---------- Recorded information

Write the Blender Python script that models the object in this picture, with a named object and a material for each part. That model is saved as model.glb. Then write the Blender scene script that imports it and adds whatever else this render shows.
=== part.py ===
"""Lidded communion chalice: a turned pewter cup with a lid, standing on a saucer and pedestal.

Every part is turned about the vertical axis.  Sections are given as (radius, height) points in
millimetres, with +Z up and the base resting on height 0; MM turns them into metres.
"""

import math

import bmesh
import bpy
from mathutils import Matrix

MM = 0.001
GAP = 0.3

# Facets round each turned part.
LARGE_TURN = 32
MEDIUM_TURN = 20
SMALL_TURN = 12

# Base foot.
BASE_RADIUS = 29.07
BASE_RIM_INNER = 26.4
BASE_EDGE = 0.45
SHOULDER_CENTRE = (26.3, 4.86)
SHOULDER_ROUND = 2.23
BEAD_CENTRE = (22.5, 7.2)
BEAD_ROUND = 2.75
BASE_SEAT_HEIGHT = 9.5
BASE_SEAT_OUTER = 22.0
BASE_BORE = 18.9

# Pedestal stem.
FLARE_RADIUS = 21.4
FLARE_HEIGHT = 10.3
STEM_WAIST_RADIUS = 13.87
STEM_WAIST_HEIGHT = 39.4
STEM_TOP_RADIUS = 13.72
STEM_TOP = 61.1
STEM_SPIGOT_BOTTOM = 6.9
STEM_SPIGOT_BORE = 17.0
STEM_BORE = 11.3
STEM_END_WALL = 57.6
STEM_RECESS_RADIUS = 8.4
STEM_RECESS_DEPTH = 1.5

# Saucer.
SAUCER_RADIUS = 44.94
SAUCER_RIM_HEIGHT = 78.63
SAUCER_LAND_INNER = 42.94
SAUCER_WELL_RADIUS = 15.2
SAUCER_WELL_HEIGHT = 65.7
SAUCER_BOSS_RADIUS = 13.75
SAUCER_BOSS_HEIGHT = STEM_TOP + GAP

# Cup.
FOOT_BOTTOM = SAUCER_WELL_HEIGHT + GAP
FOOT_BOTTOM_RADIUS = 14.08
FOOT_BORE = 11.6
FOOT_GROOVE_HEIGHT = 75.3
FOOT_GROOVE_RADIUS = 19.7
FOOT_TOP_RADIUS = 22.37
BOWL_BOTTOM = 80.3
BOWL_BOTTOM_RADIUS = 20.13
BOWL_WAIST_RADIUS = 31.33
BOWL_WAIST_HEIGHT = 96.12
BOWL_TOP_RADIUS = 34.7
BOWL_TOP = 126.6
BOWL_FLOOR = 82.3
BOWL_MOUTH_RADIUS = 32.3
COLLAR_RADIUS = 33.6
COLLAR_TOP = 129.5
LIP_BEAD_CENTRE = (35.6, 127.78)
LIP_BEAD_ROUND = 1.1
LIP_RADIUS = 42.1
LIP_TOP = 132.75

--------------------

Short task: Using the data above, restate word for word the lines from its opening line through the line that contains "SAUCER_BOSS_HEIGHT = STEM_TOP + GAP", and no more.

Reply:
Write the Blender Python script that models the object in this picture, with a named object and a material for each part. That model is saved as model.glb. Then write the Blender scene script that imports it and adds whatever else this render shows.
=== part.py ===
"""Lidded communion chalice: a turned pewter cup with a lid, standing on a saucer and pedestal.

Every part is turned about the vertical axis.  Sections are given as (radius, height) points in
millimetres, with +Z up and the base resting on height 0; MM turns them into metres.
"""

import math

import bmesh
import bpy
from mathutils import Matrix

MM = 0.001
GAP = 0.3

# Facets round each turned part.
LARGE_TURN = 32
MEDIUM_TURN = 20
SMALL_TURN = 12

# Base foot.
BASE_RADIUS = 29.07
BASE_RIM_INNER = 26.4
BASE_EDGE = 0.45
SHOULDER_CENTRE = (26.3, 4.86)
SHOULDER_ROUND = 2.23
BEAD_CENTRE = (22.5, 7.2)
BEAD_ROUND = 2.75
BASE_SEAT_HEIGHT = 9.5
BASE_SEAT_OUTER = 22.0
BASE_BORE = 18.9

# Pedestal stem.
FLARE_RADIUS = 21.4
FLARE_HEIGHT = 10.3
STEM_WAIST_RADIUS = 13.87
STEM_WAIST_HEIGHT = 39.4
STEM_TOP_RADIUS = 13.72
STEM_TOP = 61.1
STEM_SPIGOT_BOTTOM = 6.9
STEM_SPIGOT_BORE = 17.0
STEM_BORE = 11.3
STEM_END_WALL = 57.6
STEM_RECESS_RADIUS = 8.4
STEM_RECESS_DEPTH = 1.5

# Saucer.
SAUCER_RADIUS = 44.94
SAUCER_RIM_HEIGHT = 78.63
SAUCER_LAND_INNER = 42.94
SAUCER_WELL_RADIUS = 15.2
SAUCER_WELL_HEIGHT = 65.7
SAUCER_BOSS_RADIUS = 13.75
SAUCER_BOSS_HEIGHT = STEM_TOP + GAP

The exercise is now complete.